FICTION, OR AN UNSOUGHT HISTORY LESSON?
Beyond Rachel’s varying issues and her tremendous internalized misogyny, The Unquiet Dead is didactic as hell.
I get that Bosnia is a major point of interest for the author, and I don’t have any problem with Khan bringing it into her fiction. But the info-dumping and “mini lessons” that permeated this book were clumsy and dull. There is a natural way to incorporate current events and/or history into fiction, but this novel does not showcase it at all.
At one point, Rachel goes to some other person and says something the equivalent of “What? Women who were in Bosnian rape camps were traumatized? I never would have guessed! Please explain how this happened!” and is then told, at length, what exactly went on in a Bosnian rape camp…which, what? (Granted, this is Rachel speaking, but still.) It was such an obvious entryway into the author’s “teaching mode” and I could not have been more displeased.

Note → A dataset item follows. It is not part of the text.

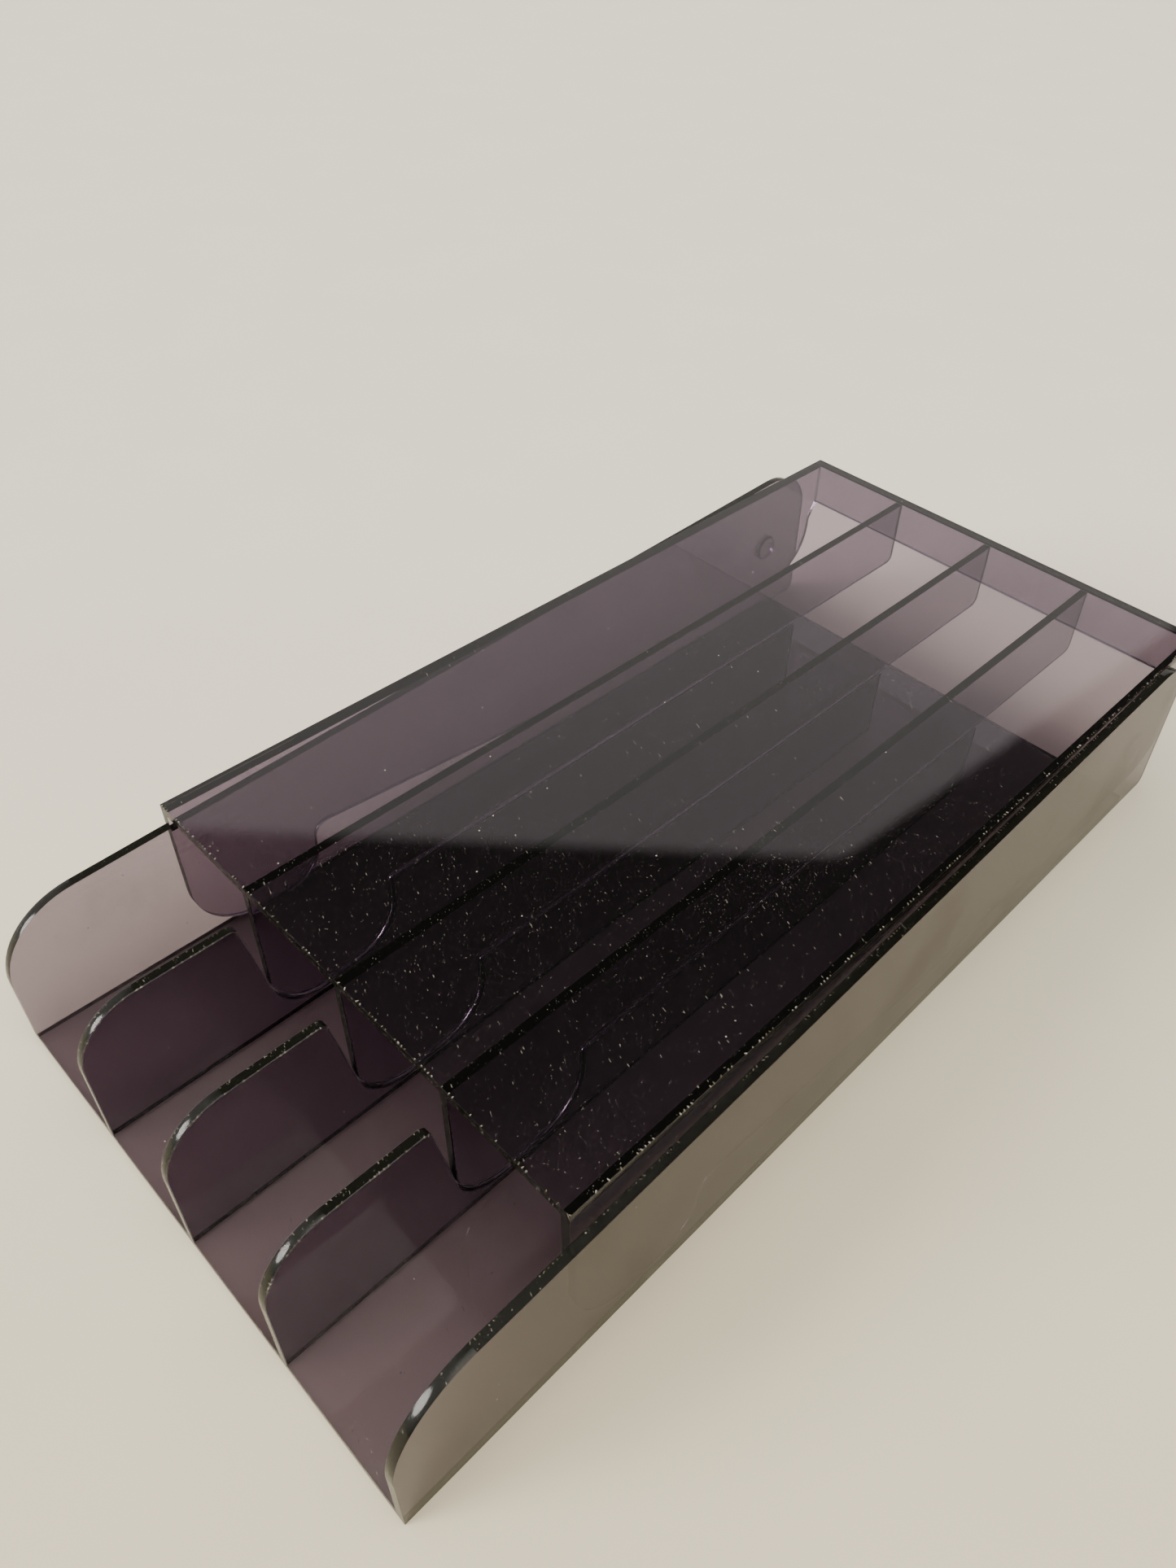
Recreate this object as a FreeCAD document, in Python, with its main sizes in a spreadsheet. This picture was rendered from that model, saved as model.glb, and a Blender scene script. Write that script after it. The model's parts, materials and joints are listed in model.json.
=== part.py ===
import FreeCAD, Part
import os
import Sketcher

# Smoked acrylic organiser box: an open-fronted base with three dividers, and a hinged lid
# with matching dividers. Every panel is cut from one thickness of sheet and cemented edge
# to face. Sizes are counted from the base's front left bottom corner; the finished box
# stands with its middle over the origin. X runs across it, Y from front to rear, Z up.

doc = FreeCAD.newDocument("acrylic_organiser")

# ---------------------------------------------------------------- driving dimensions, mm
SIZES = [
    ("sheet", 3.0, "thickness of every acrylic panel"),
    ("base_width", 182.0, "outside width over the base walls"),
    ("wall_length", 354.0, "length of a base wall"),
    ("wall_front_height", 49.6, "height of a base wall's top line at the front"),
    ("wall_rear_height", 64.0, "height of a base wall's top line at the rear"),
    ("wall_front_round", 25.5, "radius of a base wall's front top corner"),
    ("wall_rear_round", 20.0, "radius of a base wall's rear top corner"),
    ("wall_foot_round", 3.0, "radius of a base wall's rear bottom corner"),
    ("plate_length", 337.0, "length of the base plate"),
    ("divider_length", 296.0, "length of a base divider"),
    ("divider_height", 32.4, "top of a base divider behind the finger slot"),
    ("bump_height", 51.4, "top of a base divider's front lobe"),
    ("bump_round", 19.0, "radius of the lobe's front top corner"),
    ("bump_rear", 48.6, "rear end of the lobe's flat top"),
    ("bump_rear_round", 2.6, "radius of the lobe's rear top corner"),
    ("slot_draft", 8.0, "how far the slot's front side leans in towards its floor"),
    ("slot_floor", 5.4, "height of the slot's floor above the table"),
    ("slot_front_round", 16.0, "radius at the foot of the slot's leaning side"),
    ("slot_rear", 99.2, "upright rear side of the slot"),
    ("slot_rear_round", 18.2, "radius at the foot of the slot's upright side"),
    ("slot_lip_round", 1.4, "radius where the slot meets the long top edge"),
    ("lid_top", 63.0, "top face of the lid above the table"),
    ("lid_front", 54.0, "front edge of the lid"),
    ("lid_length", 311.0, "length of the lid's top plate"),
    ("side_gap", 0.4, "running gap between a lid wall and a base wall"),
    ("rest_gap", 0.3, "gap under the closed lid's feet and dividers"),
    ("tab_gap", 1.0, "gap between a lid tab and the slot that it fills"),
    ("tab_front_round", 17.0, "radius of a lid divider tab's front bottom corner"),
    ("tab_rear_round", 17.2, "radius of a lid divider tab's rear bottom corner"),
    ("foot_front_round", 22.5, "radius of a lid wall foot's front bottom corner"),
    ("foot_rear_round", 14.0, "radius of a lid wall foot's rear bottom corner"),
    ("step_round", 5.0, "radius where a lid wall's foot meets its lower edge"),
    ("step_height", 23.6, "height of a lid wall's lower edge just behind its foot"),
    ("belly_y", 206.0, "where a lid wall's lower edge turns level"),
    ("belly_round", 400.0, "radius of that gentle turn"),
    ("heel_y", 338.0, "centre of a lid wall's rounded heel, behind the pivot"),
    ("heel_gap", 0.6, "gap between the swinging heel and the base plate"),
    ("lid_divider_round", 3.4, "radius of a lid divider's rear bottom corner"),
    ("rear_wall_height", 17.6, "height of the lid's rear wall below its plate"),
    ("pivot_y", 329.0, "pivot behind the front of the base"),
    ("pivot_z", 32.8, "pivot above the table"),
    ("peg_diameter", 11.0, "diameter of a pivot peg"),
    ("peg_play", 0.08, "radial running clearance of a peg in its hole"),
    ("peg_proud", 0.8, "how far a peg stands past the lid wall"),
    ("peg_chamfer", 0.7, "chamfer on a peg's free end"),
]
DIVIDER_COUNT = 3

sheet_object = doc.addObject("Spreadsheet::Sheet", "Sizes")
for row, (alias, value, note) in enumerate(SIZES, start=1):
    sheet_object.set(f"A{row}", alias)
    sheet_object.set(f"B{row}", str(value))
    sheet_object.set(f"C{row}", note)
    sheet_object.setAlias(f"B{row}", alias)
doc.recompute()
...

Sure, more people should be informed about Bosnian rape camps, but the way in which the author went about it was all wrong, in terms of keeping up momentum within a work of fiction.
A lot of other reviewers have suggested that Khan would have been better off writing a nonfiction book about Bosnia, and I agree. It’s not that her expertise is off-base or unwanted, it’s that it’s inappropriately applied.
GOOD PREMISE, BAD EXECUTION
As I said, Ausma Zehanat Khan has a lot of great ideas and a real passion for her subject. But based off this book, I don’t think crime fiction is the proper place for her to share that. Genuinely moving moments are ruined by sensationalized, histrionic language, and the plot threads are haphazardly woven together. At the end, Rachel “guesses” the solution to the mystery, and is then rewarded by a lengthy monologue in which the antagonist reveals their motivations and plans. Everything is overwritten and overemphasized. This is really not how you would go about crafting a good mystery novel, and taken in combination with the book’s other major failings, it’s just too much.
The intention behind The Unquiet Dead is a good one, but in reality it falls flat in every regard. I am most unimpressed with this.